Os trava-línguas demonstrados geralmente consistem numa brincadeira entre duas pessoas: a mais habilidosa desafia a outra a repetir sem tropeçar nas palavras. O desembaraço consiste em grande habilidade com as palavras e o exercício dessas expressões um passatempo e treino de linguagem.

Referências Bibliográficas
WEITZEL, Antônio Henrique. Folcterapias da Fala. Revista da Comissão Mineira de Folclore, n.20, ag.1999, Belo Horizonte.

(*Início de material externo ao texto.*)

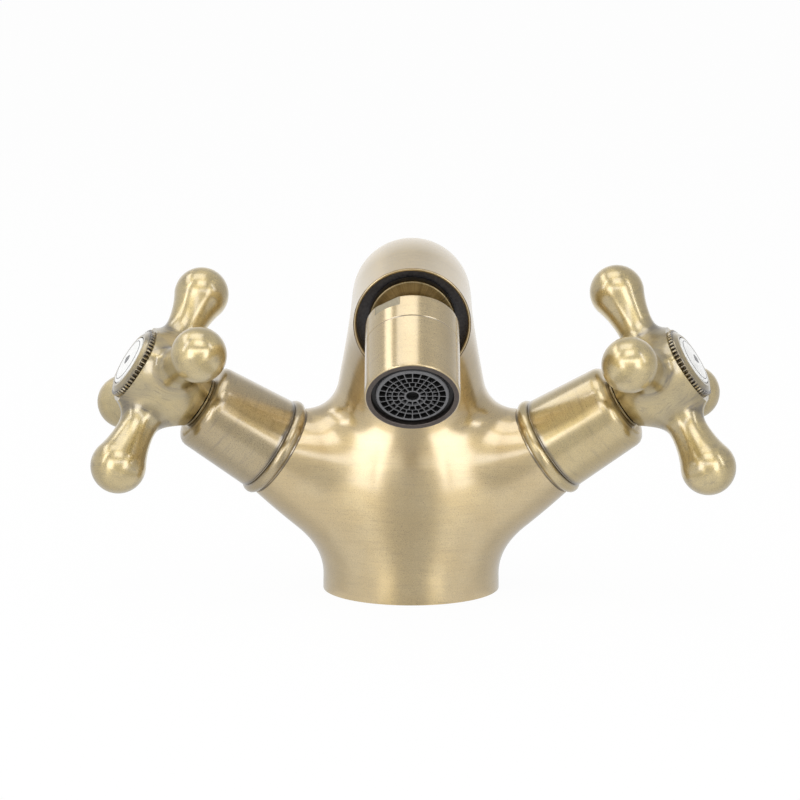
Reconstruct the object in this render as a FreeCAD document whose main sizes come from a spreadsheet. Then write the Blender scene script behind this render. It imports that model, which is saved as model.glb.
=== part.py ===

* Texto: Ulisses Passarelli



[1] - Informantes, todos de São João del-Rei: 1 e 2, memória da própria infância; 3 e 4, Aloísio dos Santos, 1995; 5 ,6 e 7, Iago C.S. Passarelli, 2013.
[2] - Substantivo masculino. “Conjunto de ossos de cabrito e de hiena misturados com seixos brancos e pretos e que constituem o oráculo dos negros de Moçambique” (Fonte: http://www.dicionarioinformal.com.br/gagau/ - acesso em 02/08/2013, 18:58h)
[3] - Informantes, ambos de Santa Cruz de Minas, 1997: a primeira quadra, Elvira Andrade de Salles, as demais, Maria Aparecida de Salles.
[4] - Variante: “Com pena peguei na pena, / com pena te escrevi; / sem pena, tu me esqueceste, / com pena, não te esqueci.” (Inf.: Maria Aparecida de Salles, agosto /2013, Santa Cruz de Minas).